We're Pagans who love archaeology and believe that it has contributed hugely to our knowledge of our ancestors and the religions of the past.
Without archaeology, people would still think ancient peoples were fur-clad smelly cannibals and that ancient paganism involved practising human sacrifice.
In addition, we are opposed to the reburial of ancient human remains, and want them to be preserved so that the memory of the ancestors can be perpetuated and rescued from oblivion, and the remains can be studied scientifically for the benefit of everyone.
Of course we want human remains to be treated with respect, but respect does not automatically mean reburial. Respect should mean memory, which involves recovering the stories of past people.
We also believe that the excavation of Seahenge was a good thing, contributing hugely to our knowledge of Bronze Age religious practices.
Not on Facebook? Express your support in the comments, or join the Yahoo group.

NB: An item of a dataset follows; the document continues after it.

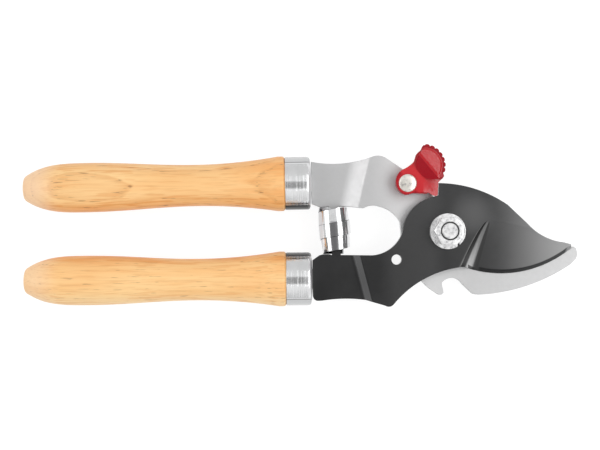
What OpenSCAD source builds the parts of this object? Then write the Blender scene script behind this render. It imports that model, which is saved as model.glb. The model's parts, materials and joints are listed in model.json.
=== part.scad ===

Update: I have now created a blog, Pagans for Archaeology, to accompany the groups.
2 comments:
If I were on Facebook I'd be tempted to join. But really you're not going to make any inroads into public consciousness if you're going to be sensible all the time. :)
No-one speaks of re-cremation of the ancient dead, do they? If that seems silly, what then of re-burial? If the one is a one-off rite of passage not sensibly to be repeated, so, surely, is the other. What is done, is done. We do not have the knowledge to re-conduct whatever rites were originally performed, and in some respects these might not even be legal these days (I am thinking of, for example, animal sacrifice at the inhumation site). What good is a substitute neo-pagan ceremony which may not reflect the beliefs of the deceased any more accurately than a Christian ceremony?
Papa Nick (who has reburied part of a Roman Carthaginian with Latin pagan and Catholic rites, but it was either that or landfill).